Aku sudah sama sekali tidak bicara. Aku ingin bicara, tapi tidak bisa. Tidak ada suara yang keluar dari mulutku. Aku mulai mengenali lagi orang-orang di kampung kami. Namun, bila ada yang menanyaiku, apa yang sebenarnya terjadi hari itu, kepalaku langsung sakit kembali dan pikiranku menjadi kosong, tak menyisakan apa pun selain sosok adikku dengan kaki pincangnya. (Hal. 149)
Karakter berikutnya yang sama menonjolnya dengan Imi dan Nenek Wu adalah Mama Imi.

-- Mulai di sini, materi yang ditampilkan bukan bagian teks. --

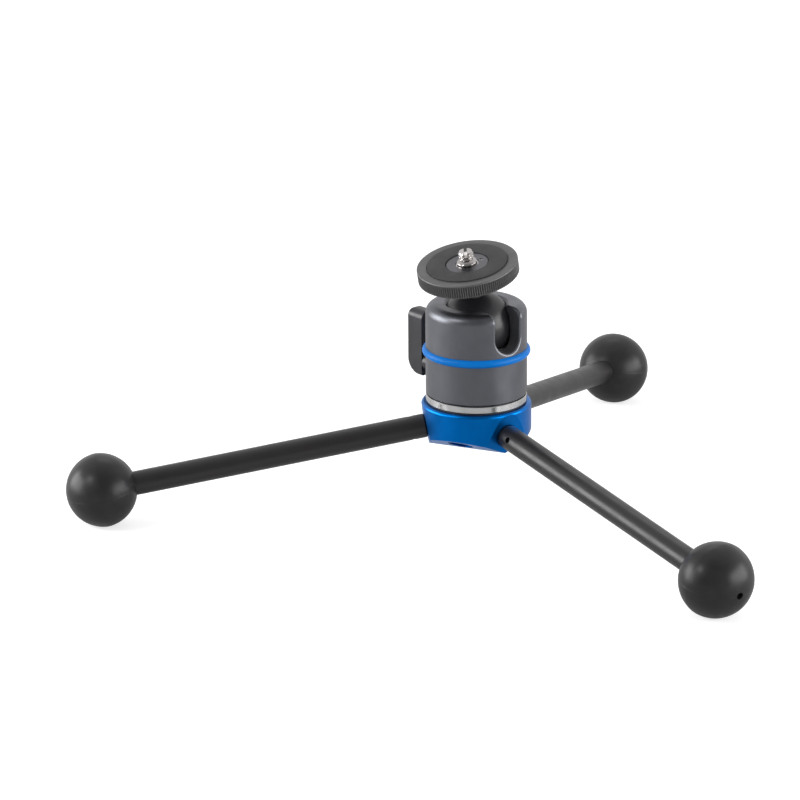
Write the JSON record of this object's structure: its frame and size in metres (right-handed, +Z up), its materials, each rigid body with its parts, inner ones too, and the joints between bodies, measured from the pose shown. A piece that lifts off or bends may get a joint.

Dia berprofesi sebagai pembaca kartu tarot. Tak kalah muram dengan kisah Nenek Wu, Mama Imi pun menyimpan kisah masa lalu yang pedih. Kisah yang membawanya pindah ke kota Basirah dalam keadaan hamil, dengan bantuan temannya yang kerap disapa Imi, Om Pohon.
Konflik cerita sangat beragam meskipun tak ada yang paling mendominasi. Mulai dari kematian mengenaskan Bolok, anjing milik Imi, hubungan antara Mama Imi dan Om Pohon, masa lalu kelam para tokoh, serta menghilangnya Imi, semuanya memperoleh porsi yang seimbang.
Sedikit berbeda dari buku-buku Yetti A.KA lainnya, dalam novel Basirah terbitan DIVA Press, Oktober 2018 ini, banyak sekali dialog yang sepertinya ‘disengajakan’ tak menggunakan tanda petik, terutama dalam dialog antara Imi dan mamanya.
Dalam novel ini banyak pula paragraf-paragraf teramat panjang, yang bisa mencapai satu halaman bahkan lebih. Ini sungguh di luar kelaziman.
Saya sendiri sama sekali tidak terganggu dengan adanya paragraf-paragraf panjang tersebut. Saat membacanya lebih terasa seperti storytelling, karena kehadiran paragraf-paragraf panjang tadi memang ada di bagian-bagian yang ‘berkisah’.
Namun, bagi sebagian pembaca yang terbiasa dengan paragraf-paragraf pendek, mungkin akan sulit menerima dan bisa jadi merasa lelah, dengan adanya paragraf-paragraf teramat panjang tersebut.
Mengakhiri ulasan saya kali ini, saya sangat merekomendasikan novel ini kepada siapa saja, karena kita bisa belajar banyak teknik penulisan melalui novel Basirah.
Selain itu, novel ini menyajikan banyak hal, seperti perdagangan manusia, kekerasan, penculikan, pemerkosaan, pengkhianatan, dan itu dialami oleh para tokoh perempuannya.